Ridge - Analytic, theoretical gurantees, simple / limited interpretability, not reflect the nature of certain problems.

LASSO - Proven, Echoes particularly well / No closed-form solution.

  • Write three regularization techniques you know and explain it. (ex. Weight Decay)

Weight Decay: Penalizes large weights, improves generalization.

Early Stopping.

Bagging: uses k different datasets.

Dropout: disable a random set of neurons

  • What is Dropout?

Using half the network, consider it as two models in one.

  • What is Batch Normalization?

BN normalizes the mean and variance of the inputs to your activation functions.

\[y^{(k)}=\gamma^{(k)} x^{(k)} + \beta^{(k)}\]
  • Differences of Linear regression and Kernel method.

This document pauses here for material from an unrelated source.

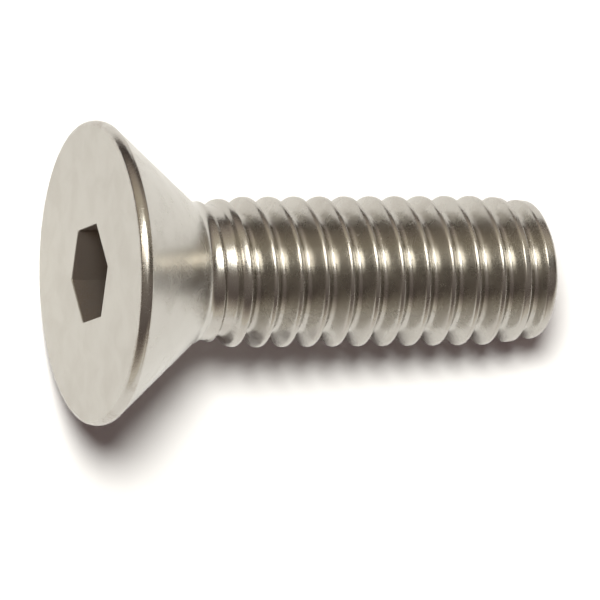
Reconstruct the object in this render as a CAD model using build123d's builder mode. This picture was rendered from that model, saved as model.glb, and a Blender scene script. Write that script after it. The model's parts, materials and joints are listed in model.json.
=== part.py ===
from build123d import *
from math import atan2, ceil, cos, degrees, floor, hypot, radians, sin, tan
import os

# Countersunk (flat head) hex socket screw, 5/16 in - 18 UNC x 1 in, stainless steel, threaded to the head.
# It lies on a table as it comes to rest, on the rim of its head and on the last ridge of its thread.
# +X runs along the screw from head to tip, +Z is up, and the origin is on the table below its middle.
# Lengths are in millimetres and angles in degrees. A station is a distance along the screw from its face.

# Head: a flat face with a broken edge, a thin straight rim, and a cone that eases into the neck
head_radius = 7.83
face_edge = 0.20
rim_height = 0.60
cone_angle = 82.0
neck_radius = 3.60
neck_ease = 0.10

# Hex socket, turned from a corner straight up, with a broken edge at its mouth and a pointed bottom
socket_width = 4.78
socket_depth = 3.60
socket_turn = -6.9
socket_mouth_edge = 0.08
socket_point_angle = 120.0

# Shank and rolled thread. The pitch line is where ridge and groove are equally wide
overall_length = 24.75
crest_radius = 3.91
pitch = 25.4 / 18
crest_height = 0.44
root_depth = 0.40
flank_angle = 30.0

# The broken edge of the end face: how far it reaches along the screw, and how far in
tip_edge = 0.30
tip_edge_depth = 0.15

# The thread starts just before the cone ends, and its ridges are lower at both ends, as rolling leaves them
thread_lead = 0.10
neck_run = 2.60
tip_run = 2.60
tip_drop = 0.29
cutter_clearance = 0.10

# Slopes, as radius over station, and the stations and radii that follow from the sizes above
pitch_radius = crest_radius - crest_height
root_radius = pitch_radius - root_depth
cone_slope = tan(radians(cone_angle / 2))
flank_slope = tan(radians(flank_angle))
neck_station = rim_height + (head_radius - neck_radius) / cone_slope
neck_slope = (crest_radius - neck_radius) / neck_run
thread_start = neck_station - thread_lead
full_ridge_end = overall_length - tip_edge - tip_run
tip_ridge_radius = crest_radius - tip_drop
tip_slope = tip_drop / tip_run

# The screw rests on the back edge of its rim and the far edge of the last ridge on its underside
root_half = pitch / 4 - root_depth * flank_slope
last_turn = floor((overall_length - tip_edge - thread_start) / pitch)
last_ridge = thread_start + last_turn * pitch
last_ridge_radius = crest_radius - tip_slope * (last_ridge - full_ridge_end)
last_ridge_half = pitch / 4 - (last_ridge_radius - pitch_radius) * flank_slope
rest_station = last_ridge + last_ridge_half
rest_radius = last_ridge_radius - tip_slope * last_ridge_half
rest_angle = atan2(head_radius - rest_radius, rest_station - rim_height)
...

Linear regression - Pick a global model.

Kernel method - Pick a local model.

  • In RBF Kernel, What happens when RBF kernel has Large $\sigma$ or small $\sigma$?

Large $\sigma \rightarrow$ over smoothing

  • Why SVM uses signed distance instead of unsigned distance?

For misclassification.

  • Explain about two tricks in SVM!

Scaling and Max-to-min optimization

  • Find hyperplane function $h(x)$ and margin. There are four points and labels.

$x_1=\begin{bmatrix}0 \ 0\end{bmatrix}, x_2=\begin{bmatrix}2 \ 2\end{bmatrix}, x_3=\begin{bmatrix}2 \ 0\end{bmatrix}, x_4=\begin{bmatrix}3 \ 0\end{bmatrix}$

$y_1=-1,y_2=-1,y_3=+1, y_4=+1$

Solve :

\[y_j(w^\top x_j + w_0) \geq 1\]

(1) $-w_0 \geq 1$

(2) $-(2w_1 + 2w_2 + w_0) \geq 1$

(3) $(2w_1+w_0) \geq 1$

(4) $(3w_1 + w_0) \geq 1$

\[w_0 \leq -1\] \[w_1 \geq 1\] \[w_2 \leq -1\] \[{1\over2}\|w\|^2={1\over2}(w^2_1+w^2_2) \geq 1\] \[w_1=1,w_2=-1,w_0=-1\] \[h(x)=\text{sign}(x_1-x_2-1)\]


\[{1 \over \|w\|_2} = {1 \over \sqrt2}\]
  • Explain about Karush-Kahn-Tucker Conditions

Stationarity, Primal Feasibility, Dual Feasibility, Complementary Slackness

  • SVM Problem : $\text{minimize}_{u_1, u_2} u^2_1+u^2_2$, subject to $\begin{bmatrix} 1 & 2 \ 1 & 0 \ 0 & 1 \ \end{bmatrix} \begin{bmatrix} u_1 \ u_2 \end{bmatrix} \geq \begin{bmatrix} 2 \ 0 \ 0 \ \end{bmatrix}$

  • If $C$ is big, then enforce $\xi$ to be small or big?


  • Radial Basis Function takes the form of

$K(u,v)=\exp{-\gamma |u-v|^2_2}$,

What happens if $\gamma$ is too big?

  • Write down the cross-entropy loss and explain why not use L2 loss.

  • Average Pooling vs Max Pooling

  • Explain SGD.

  • Write down the delta rule term.

  • Explain RNN and LSTM and Conv LSTM and GRU.